Акоста уезжает в Гамбург. Но местной еврейской общине уже известно о его отлучении. Евреи отстраняются от него, как от прокаженного, а наладить Отношения с местными христианами у него не получается. Он возвращается в Амстердам, где еще больше отдаляется от иудаизма, приходя к выводу, что все его заповеди надуманны и любому человеку достаточно исполнять семь основных заповедей, данных потомкам библейского Ноя.
Одновременно, осознав всю тяжесть наложенного на него наказания, Акоста в 1633 году соглашается пройти унизительный процесс покаяния и снятия херема.
Однако примирение с общиной было недолгим. Уличенный в публичном нарушении заповедей иудаизма, Акоста отказался покаяться еще раз и снова был отлучен. Спустя семь лет, устав от бойкота как со стороны общины, так и от членов своей семьи, единственных близких ему людей, Акоста согласился на покаяние, и херем был снят.
В том же 1640 году он попытался совершить покушение на жизнь человека, которого считал доносчиком и причиной всех своих несчастий. Но покушение оказалось неудачным, и Уриэль Акоста в отчаянии покончил жизнь самоубийством.
По поводу того, сталкивались ли Уриэль Акоста и Барух Спиноза на улицах Амстердама, где и как могли пересекаться их пути, существует множество спекуляций. Но независимо от того факта, имела ли место такая встреча или нет, многие историки философии сходятся во мнении: Спиноза был знаком с сочинениями Акосты, и они оказали на него определенное влияние.
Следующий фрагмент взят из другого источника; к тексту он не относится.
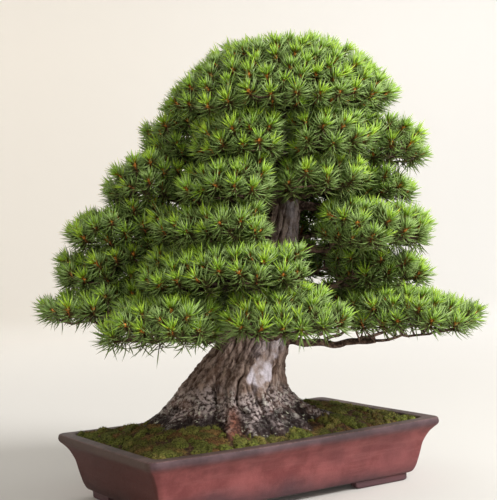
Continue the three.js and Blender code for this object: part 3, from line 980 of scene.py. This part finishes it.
def trunkMaterial():
    # ridged pine bark: brown plates with dark cracks, pale lilac where old bark fell, pale flecks, and
    # near-black painted shade in hollows and gaps, also laid near the soil
    paint = Paint("pineBark", Roughness=0.9, Specular_IOR_Level=0.2)
    tall = paint.stretched(1, 1, 0.35)
    grain = paint.noise(75, 4, 0.65, tall)
    patch = paint.noise(28, 3, 0.6)
    fleck = paint.noise(150, 3, 0.6)
    fine = paint.noise(480, 3, 0.6)
    body = paint.blend(grain.step(0.38, 0.62), rgb(84, 64, 54), rgb(172, 150, 138))
    body = paint.blend(patch.step(0.5, 0.7) * 0.5, body, rgb(146, 118, 102))
    low = 1 - (paint.height() + (patch - 0.5) * 0.08).step(0.165, 0.205)
    ashen = paint.blend(fleck.step(0.41, 0.57), rgb(50, 38, 38), rgb(196, 180, 178))
    body = paint.blend(low * 0.85, body, ashen)
    body = paint.blend(low * patch.step(0.5, 0.6) * 0.4, body, rgb(124, 88, 76))
    smoothBark = paint.blend(patch.step(0.4, 0.56), rgb(172, 156, 152), rgb(224, 216, 226))
    body = paint.blend(paint.mark("plate") * (0.6 + 0.4 * grain.step(0.3, 0.5)), body, smoothBark)
    body = paint.blend(paint.mark("flake") * fleck.step(0.4, 0.54) * 0.85, body, rgb(214, 208, 200))
    body = paint.blend(paint.mark("crack"), body, rgb(42, 28, 22))
    # painted shade in the hollows between roots and the gaps between flakes, and the same near-black
    # darkening near the soil
    body = paint.blend(paint.mark("hollow") * 0.92, body, rgb(34, 24, 24))
    lichen = low * fleck.step(0.6, 0.66) * patch.step(0.44, 0.54)
    body = paint.blend(lichen * 0.7, body, rgb(218, 220, 196))
    body = paint.blend(paint.mark("red") * (0.25 + 0.6 * fleck.step(0.4, 0.6)), body, rgb(152, 96, 76))
    body = paint.blend(fine.step(0.62, 0.75) * 0.35, body, rgb(60, 44, 38))
    paint.colour(body)
    paint.bump(grain + fleck * 0.8 + fine * 0.4, 0.005, 0.85)
    return paint.material


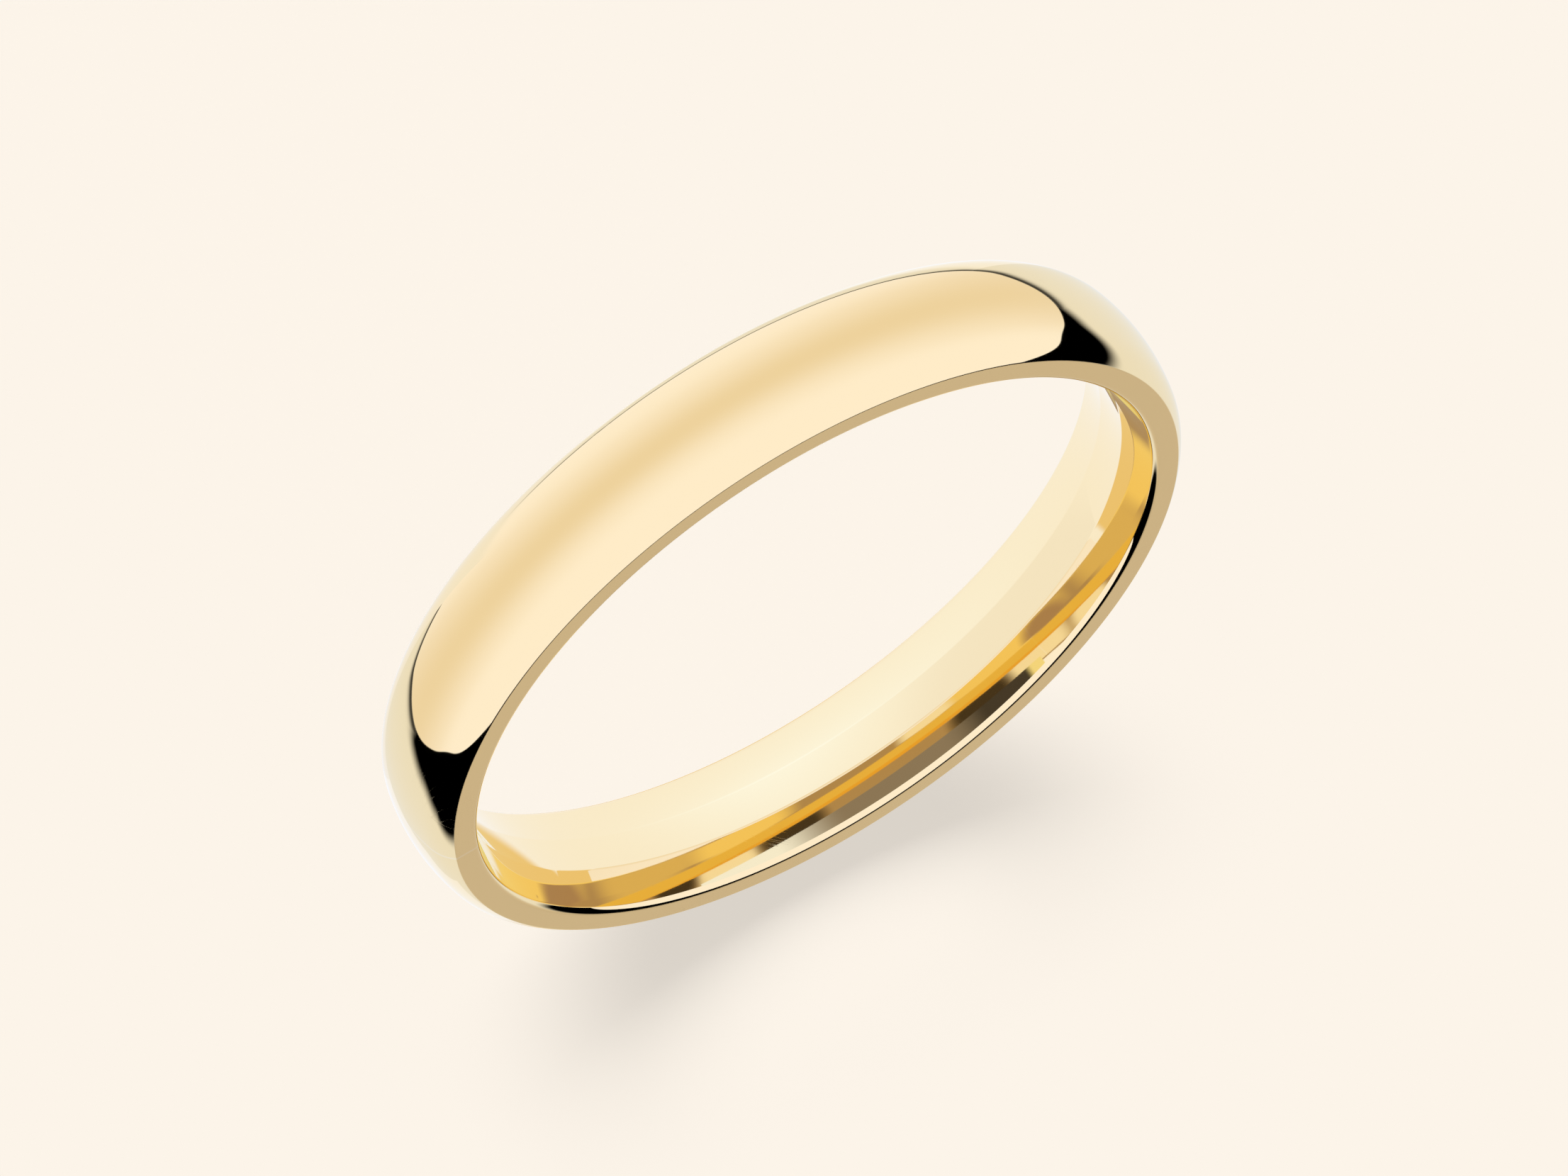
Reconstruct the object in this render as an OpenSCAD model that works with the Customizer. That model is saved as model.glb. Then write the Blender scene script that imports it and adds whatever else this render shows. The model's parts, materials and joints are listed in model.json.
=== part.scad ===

«Идейное родство Акосты и Спинозы, — писал Моисей Беленький, — состоит прежде всего в выборе темы, в философской заинтересованности, в направленности вольномыслия. Акоста и Спиноза искренне верили, что их этика будет направлять всех людей на путь счастья»[21].
Но ведь можно взглянуть на это и по-другому: идейное родство Акосты и Спинозы объясняется не только тем, что Спиноза читал Акосту и стал в некоторой степени его учеником, а еще и тем, что оба они несли в себе этот «марранский» разлом сознания. Их волновали одни и те же вопросы и проблемы, которые обсуждались в домах амстердамских евреев, некогда «переплавленных» в христиан, а затем снова в евреев, и в итоге как бы оказавшихся между двумя стульями и мучительно отыскивающих третий.